The City of Ontario is being told it must repeal recently adopted restrictions on citizen speech at city council meetings or face a lawsuit to have them invalidated. Cory Briggs, attorney for the civic watchdog Inland Oversight Committee, warned the city today that a July 15 resolution on “City Council Rules of Conduct” transgressed public speech guarantees in both the the Brown Act and the state and federal constitutions. Briggs stated in his notice of intent to sue:
In particular, the Resolution states that “[m]embers of the public attending City Council meetings shall observe the same rules of order and decorum applicable to the City Council.” Meanwhile, the rules applicable to the City Council provide, for example, that “Council Members [and thus members of the public] shall never express concerns about the performance of a City employee in public, to the employee directly, or to the employee’s manager.” The Resolution goes on to prohibit Council Members and thus members of the public from “attempt[ing] to influence City staff” on a variety of items concerning the public’s business. These are the very issues that the public’s constitutional and statutory rights allow them to address government on.
The rules of conduct during City Council meetings also impermissibly interfere with other legal rights of the public. For instance, elsewhere the rules mandate that “Council Members . . . [and thus members of the public] refrain at all times from rude or derogatory remarks, reflections as to integrity, abusive comments, and statements as to motives and personalities.” Apart from being extremely vague, questions about a City official’s oremployee’s integrity are certainly open to public comment and criticism, as are issues related to motives and personalities when they relate to the public’s business. Indeed, one could make a good argument that robust public comment on such matters might have prevented or at least minimized problems like those that took place in the City of Bell (which, it is worth noting, was represented by the same law firm representing Ontario).
As if these rules were not bad enough, the section of the Resolution prescribing the sanctions and procedures for violations of the rules recognizes that Council Members cannot be punished for exercising their First Amendment rights, but there is no such recognition for members of the public. The Resolution requires members of the public attending City Council meetings to abide by the same rules that apply to Council Members without so much as mentioning the public’s First Amendment rights. Even if the Resolution did recognize the public’s First Amendment rights, the Resolution ignores the public’s rights under the California Constitution, the Brown Act, and other applicable laws that protect the public from the very sort of government intrusion that the Resolution imposes.
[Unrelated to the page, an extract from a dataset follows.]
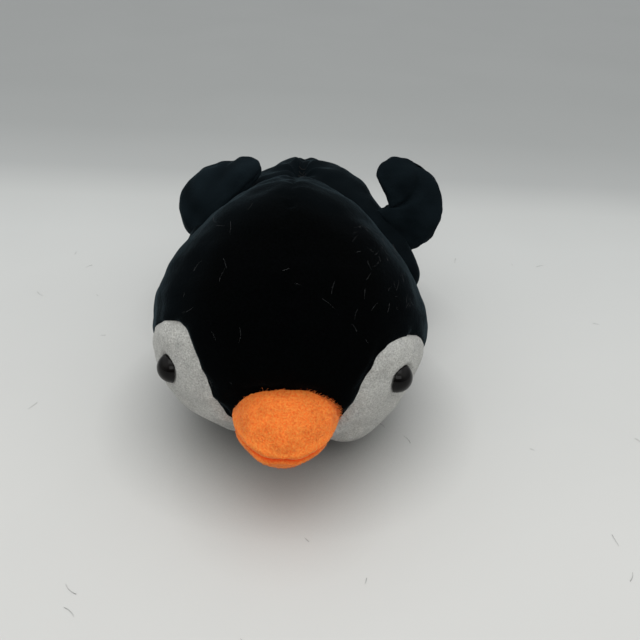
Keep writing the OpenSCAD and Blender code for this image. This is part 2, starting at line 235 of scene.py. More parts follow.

Briggs further warns that since the resolution contains no severance clause,
if the Resolution is not rescinded in its entirety at the City Council’s next meeting, or if any forthcoming agenda of any body of the City in any way even suggests that the City or any public official may be taking action pursuant to the Resolution, my client will have no choice but to file suit under federal and state law (and seek to recover its attorney fees and costs upon winning the suit).